Task to complete - Copy out exactly each line from the line with "Write the FreeCAD" through the last line of the material below.

(3D code data)
——————————

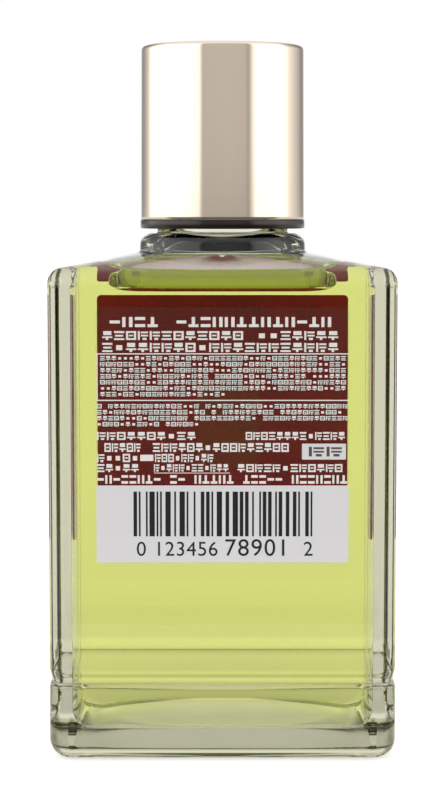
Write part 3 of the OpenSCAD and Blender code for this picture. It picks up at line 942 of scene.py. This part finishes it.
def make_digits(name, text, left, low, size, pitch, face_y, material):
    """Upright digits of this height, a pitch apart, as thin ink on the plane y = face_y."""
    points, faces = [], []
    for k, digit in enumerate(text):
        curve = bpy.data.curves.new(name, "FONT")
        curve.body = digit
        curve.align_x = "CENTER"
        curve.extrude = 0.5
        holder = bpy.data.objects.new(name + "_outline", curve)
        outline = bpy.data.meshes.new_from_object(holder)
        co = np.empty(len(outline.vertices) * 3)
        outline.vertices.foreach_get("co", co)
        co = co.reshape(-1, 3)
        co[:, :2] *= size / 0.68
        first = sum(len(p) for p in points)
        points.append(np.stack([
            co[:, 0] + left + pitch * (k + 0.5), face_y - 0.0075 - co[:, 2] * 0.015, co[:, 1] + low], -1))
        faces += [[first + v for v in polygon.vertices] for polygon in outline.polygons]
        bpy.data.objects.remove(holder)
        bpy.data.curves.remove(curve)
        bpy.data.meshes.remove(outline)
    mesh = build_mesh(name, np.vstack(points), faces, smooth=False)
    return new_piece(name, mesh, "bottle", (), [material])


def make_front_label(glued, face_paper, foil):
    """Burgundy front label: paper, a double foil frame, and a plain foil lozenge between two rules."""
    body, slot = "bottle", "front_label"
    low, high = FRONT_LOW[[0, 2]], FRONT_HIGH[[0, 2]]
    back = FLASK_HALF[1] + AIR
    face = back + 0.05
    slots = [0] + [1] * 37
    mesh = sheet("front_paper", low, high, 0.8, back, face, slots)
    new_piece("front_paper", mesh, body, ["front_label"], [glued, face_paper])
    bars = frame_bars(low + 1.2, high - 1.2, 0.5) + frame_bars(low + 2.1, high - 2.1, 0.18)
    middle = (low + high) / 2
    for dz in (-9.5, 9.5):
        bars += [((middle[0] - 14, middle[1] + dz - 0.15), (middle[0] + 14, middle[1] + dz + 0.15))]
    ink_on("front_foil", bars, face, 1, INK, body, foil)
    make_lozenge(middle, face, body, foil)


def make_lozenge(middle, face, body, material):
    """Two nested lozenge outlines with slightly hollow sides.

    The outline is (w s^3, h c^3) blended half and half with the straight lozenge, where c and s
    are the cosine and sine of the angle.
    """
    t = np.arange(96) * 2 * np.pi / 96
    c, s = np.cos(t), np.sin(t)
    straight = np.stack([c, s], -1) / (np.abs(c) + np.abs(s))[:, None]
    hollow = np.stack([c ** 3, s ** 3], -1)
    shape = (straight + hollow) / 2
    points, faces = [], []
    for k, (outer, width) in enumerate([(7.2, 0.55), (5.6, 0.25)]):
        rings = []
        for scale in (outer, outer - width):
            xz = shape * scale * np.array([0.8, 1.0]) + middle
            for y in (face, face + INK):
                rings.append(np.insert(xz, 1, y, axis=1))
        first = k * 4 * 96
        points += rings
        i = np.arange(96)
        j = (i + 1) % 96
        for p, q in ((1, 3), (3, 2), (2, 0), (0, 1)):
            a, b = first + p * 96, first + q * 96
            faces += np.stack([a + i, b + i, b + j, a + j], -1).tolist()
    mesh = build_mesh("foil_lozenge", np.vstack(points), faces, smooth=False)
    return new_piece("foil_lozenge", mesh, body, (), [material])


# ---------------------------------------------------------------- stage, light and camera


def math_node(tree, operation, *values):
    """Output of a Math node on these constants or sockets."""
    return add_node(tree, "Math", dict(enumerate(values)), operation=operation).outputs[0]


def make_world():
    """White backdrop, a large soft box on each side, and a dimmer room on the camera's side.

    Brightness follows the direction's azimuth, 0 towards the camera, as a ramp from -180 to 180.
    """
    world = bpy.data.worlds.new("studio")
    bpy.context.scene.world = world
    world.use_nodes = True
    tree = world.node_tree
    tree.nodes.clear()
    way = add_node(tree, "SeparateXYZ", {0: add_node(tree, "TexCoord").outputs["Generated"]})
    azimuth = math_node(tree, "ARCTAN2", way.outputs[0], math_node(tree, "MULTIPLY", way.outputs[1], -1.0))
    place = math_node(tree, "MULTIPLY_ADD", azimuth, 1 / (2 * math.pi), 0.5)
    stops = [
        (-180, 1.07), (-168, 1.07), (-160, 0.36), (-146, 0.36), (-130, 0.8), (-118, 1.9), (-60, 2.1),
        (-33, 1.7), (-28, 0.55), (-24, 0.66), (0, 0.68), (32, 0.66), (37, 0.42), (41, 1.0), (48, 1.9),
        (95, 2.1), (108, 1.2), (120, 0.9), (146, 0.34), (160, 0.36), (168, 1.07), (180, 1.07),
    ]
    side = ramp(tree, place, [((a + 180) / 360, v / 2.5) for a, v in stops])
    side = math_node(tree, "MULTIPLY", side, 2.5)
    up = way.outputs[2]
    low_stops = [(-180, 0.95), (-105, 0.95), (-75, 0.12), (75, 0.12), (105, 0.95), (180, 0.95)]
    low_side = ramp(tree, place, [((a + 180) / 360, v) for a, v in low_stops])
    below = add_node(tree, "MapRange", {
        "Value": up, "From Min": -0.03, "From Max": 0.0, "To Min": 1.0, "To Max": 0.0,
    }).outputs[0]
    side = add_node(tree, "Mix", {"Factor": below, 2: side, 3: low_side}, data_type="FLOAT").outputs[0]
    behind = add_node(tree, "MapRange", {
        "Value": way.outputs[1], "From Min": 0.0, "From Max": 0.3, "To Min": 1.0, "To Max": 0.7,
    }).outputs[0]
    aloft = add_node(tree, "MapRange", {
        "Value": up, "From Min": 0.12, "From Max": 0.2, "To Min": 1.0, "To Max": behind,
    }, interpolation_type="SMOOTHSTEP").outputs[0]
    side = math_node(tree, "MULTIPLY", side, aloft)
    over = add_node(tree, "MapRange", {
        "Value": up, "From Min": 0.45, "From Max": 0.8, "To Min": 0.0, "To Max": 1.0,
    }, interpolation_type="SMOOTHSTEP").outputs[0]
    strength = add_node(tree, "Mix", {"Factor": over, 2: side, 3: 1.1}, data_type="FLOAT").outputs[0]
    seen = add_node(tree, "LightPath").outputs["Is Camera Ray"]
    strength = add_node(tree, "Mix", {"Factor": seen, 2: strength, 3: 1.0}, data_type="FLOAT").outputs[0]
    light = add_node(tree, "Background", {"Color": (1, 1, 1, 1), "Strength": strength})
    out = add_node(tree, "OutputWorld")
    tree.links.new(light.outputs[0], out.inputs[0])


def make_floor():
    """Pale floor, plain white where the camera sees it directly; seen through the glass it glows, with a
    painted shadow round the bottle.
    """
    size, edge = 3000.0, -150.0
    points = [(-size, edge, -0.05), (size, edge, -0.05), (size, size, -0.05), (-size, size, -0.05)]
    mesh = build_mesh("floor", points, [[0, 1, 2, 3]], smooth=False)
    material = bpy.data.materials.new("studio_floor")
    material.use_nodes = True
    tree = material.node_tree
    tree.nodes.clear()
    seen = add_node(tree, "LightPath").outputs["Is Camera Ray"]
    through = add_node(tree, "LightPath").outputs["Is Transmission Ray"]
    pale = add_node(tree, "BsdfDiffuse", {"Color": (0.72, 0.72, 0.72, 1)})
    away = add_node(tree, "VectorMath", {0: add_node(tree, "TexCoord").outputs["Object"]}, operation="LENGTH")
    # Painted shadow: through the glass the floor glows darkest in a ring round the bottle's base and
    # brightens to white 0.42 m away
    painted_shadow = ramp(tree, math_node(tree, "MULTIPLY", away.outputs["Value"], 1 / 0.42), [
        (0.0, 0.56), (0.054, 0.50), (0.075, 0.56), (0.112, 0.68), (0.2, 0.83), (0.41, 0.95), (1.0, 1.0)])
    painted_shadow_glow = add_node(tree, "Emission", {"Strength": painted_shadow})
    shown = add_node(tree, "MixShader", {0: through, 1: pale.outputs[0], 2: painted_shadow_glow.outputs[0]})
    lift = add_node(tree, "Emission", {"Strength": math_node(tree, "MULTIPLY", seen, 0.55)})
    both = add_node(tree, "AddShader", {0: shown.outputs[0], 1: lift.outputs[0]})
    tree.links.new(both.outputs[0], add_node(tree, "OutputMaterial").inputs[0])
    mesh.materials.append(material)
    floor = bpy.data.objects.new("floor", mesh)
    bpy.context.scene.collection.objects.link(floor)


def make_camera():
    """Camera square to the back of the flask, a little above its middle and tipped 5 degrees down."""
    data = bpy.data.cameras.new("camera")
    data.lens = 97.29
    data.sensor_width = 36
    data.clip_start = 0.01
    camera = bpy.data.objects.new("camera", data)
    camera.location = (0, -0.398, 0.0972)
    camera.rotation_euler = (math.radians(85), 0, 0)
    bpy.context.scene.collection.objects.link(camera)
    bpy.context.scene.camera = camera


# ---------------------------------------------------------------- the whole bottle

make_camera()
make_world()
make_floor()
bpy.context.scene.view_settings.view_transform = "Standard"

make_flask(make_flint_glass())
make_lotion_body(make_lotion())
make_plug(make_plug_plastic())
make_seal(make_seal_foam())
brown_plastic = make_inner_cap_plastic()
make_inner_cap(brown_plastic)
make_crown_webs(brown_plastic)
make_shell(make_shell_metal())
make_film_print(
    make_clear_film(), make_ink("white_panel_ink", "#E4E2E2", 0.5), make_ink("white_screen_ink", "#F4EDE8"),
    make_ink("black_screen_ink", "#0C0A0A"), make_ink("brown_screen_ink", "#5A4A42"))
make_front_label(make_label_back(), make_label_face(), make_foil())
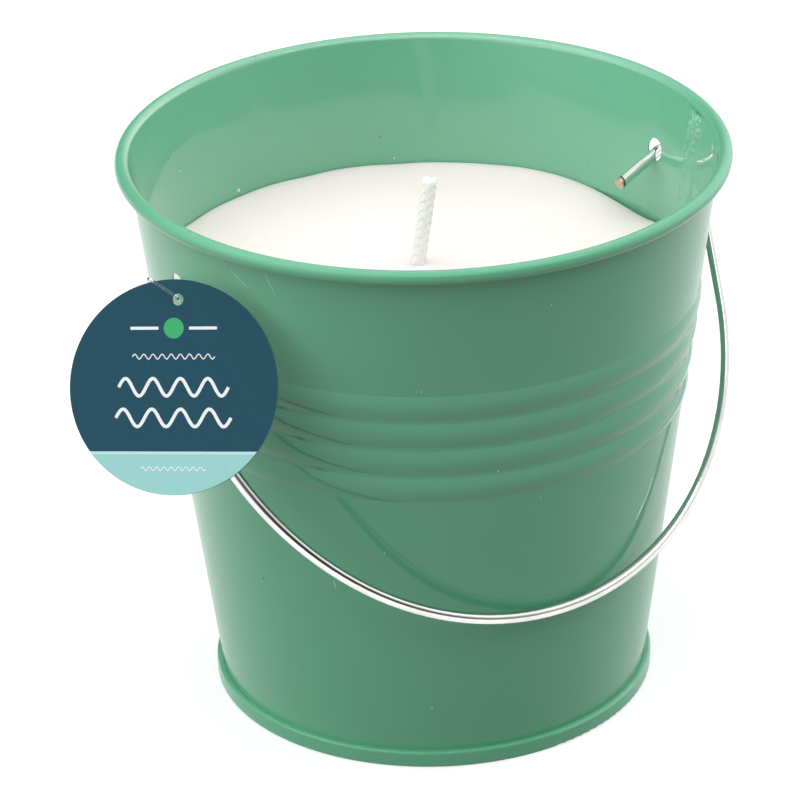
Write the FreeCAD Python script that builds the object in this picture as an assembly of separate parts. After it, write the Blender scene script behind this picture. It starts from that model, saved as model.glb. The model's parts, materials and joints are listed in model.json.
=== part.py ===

——————————

Completed exercise -
Write the FreeCAD Python script that builds the object in this picture as an assembly of separate parts. After it, write the Blender scene script behind this picture. It starts from that model, saved as model.glb. The model's parts, materials and joints are listed in model.json.
=== part.py ===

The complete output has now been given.